Paulo Pardal, no livro “Carrancas do São Francisco”, descreve as barcas com carrancas e figuras de proa que hoje não mais se vê. Elas se foram com os remeiros e suas canções tipo menestréis medievais, ao sabor da corrente. As rodovias levaram as embarcações e as tradições, as pontes levaram as balsas, e até o peixe frito.
Mais recente, “Navegantes da integração: os remeiros do rio São Francisco” de Zanoni Neves, retrata a sua saga. Barqueiros do São Francisco, barqueiros do Volga, de Veneza e do Nilo… Barcas, canoas de toldas, gôndolas e feluqas. Lá eles recebem incentivos e até salários para continuarem mantendo suas tradições e corporações. 

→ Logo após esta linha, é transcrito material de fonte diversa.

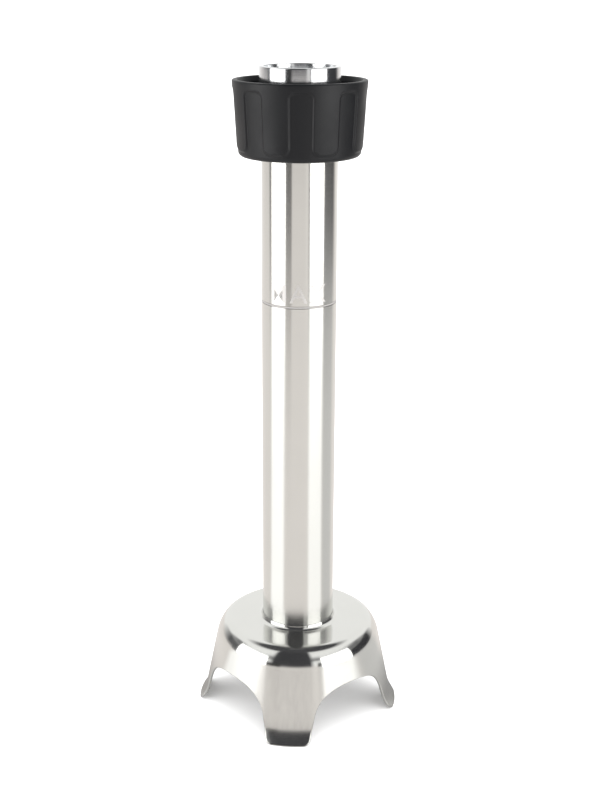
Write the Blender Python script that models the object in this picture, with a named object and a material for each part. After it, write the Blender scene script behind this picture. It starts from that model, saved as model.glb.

Enquanto barqueiros e pescadores tradicionais remarem seus velhos barcos embalados por toadas e canções, podemos acreditar que os rios, os canais, os mares e os peixes não morrerão. 
Na Expedição Vespúcio, há dez anos, tivemos um encontro com ambientalistas piraporenses numa escola, tudo registrado pelo “Caminha” José Carlos, da Embrapa Solos, Recife. Até aqui ocorreram quatro audiências públicas (Iguatama, Abaeté, Pompeu, Três Marias) e duas reuniões técnicas (Lagoa da Prata na Câmara, e Pirapora), sempre com teatro ambiental da sergipana Graça Melo, que viajava em ônibus mambembe especial das nascentes à foz. 
Lico Paiva “para não perder tempo com reuniões, isso não leva a nada!”, foi pescar nas cachoeiras junto à famosa ponte, onde fisgou um moleque surubim para a moqueca, o almoço de bordo. Curioso, conheceu também o navio-gaiola Benjamin.
Enquanto a barca PIPES – Pedro Iran Pereira Espírito Santo, de Carolina/MA, sob a coordenação de Niude P. E. Santo – a eles nossa gratidão, o rio São Francisco agradece – era retirada do rio por buldozzers, patrol e retroescavadeiras da Prefeitura e DER, ocorreram os eventos de Três Marias e Pirapora. 
No dia seguinte sob chuva torrencial a heróica barca com trinta expedicionários, com uma carranca na proa e uma pequena imagem protetora de São Francisco (doada pela professora Maria Paraíso, de Iguatama, que a trouxera de Assis, Itália) largou para Januária, onde outra audiência pró-revitalização nos aguardava.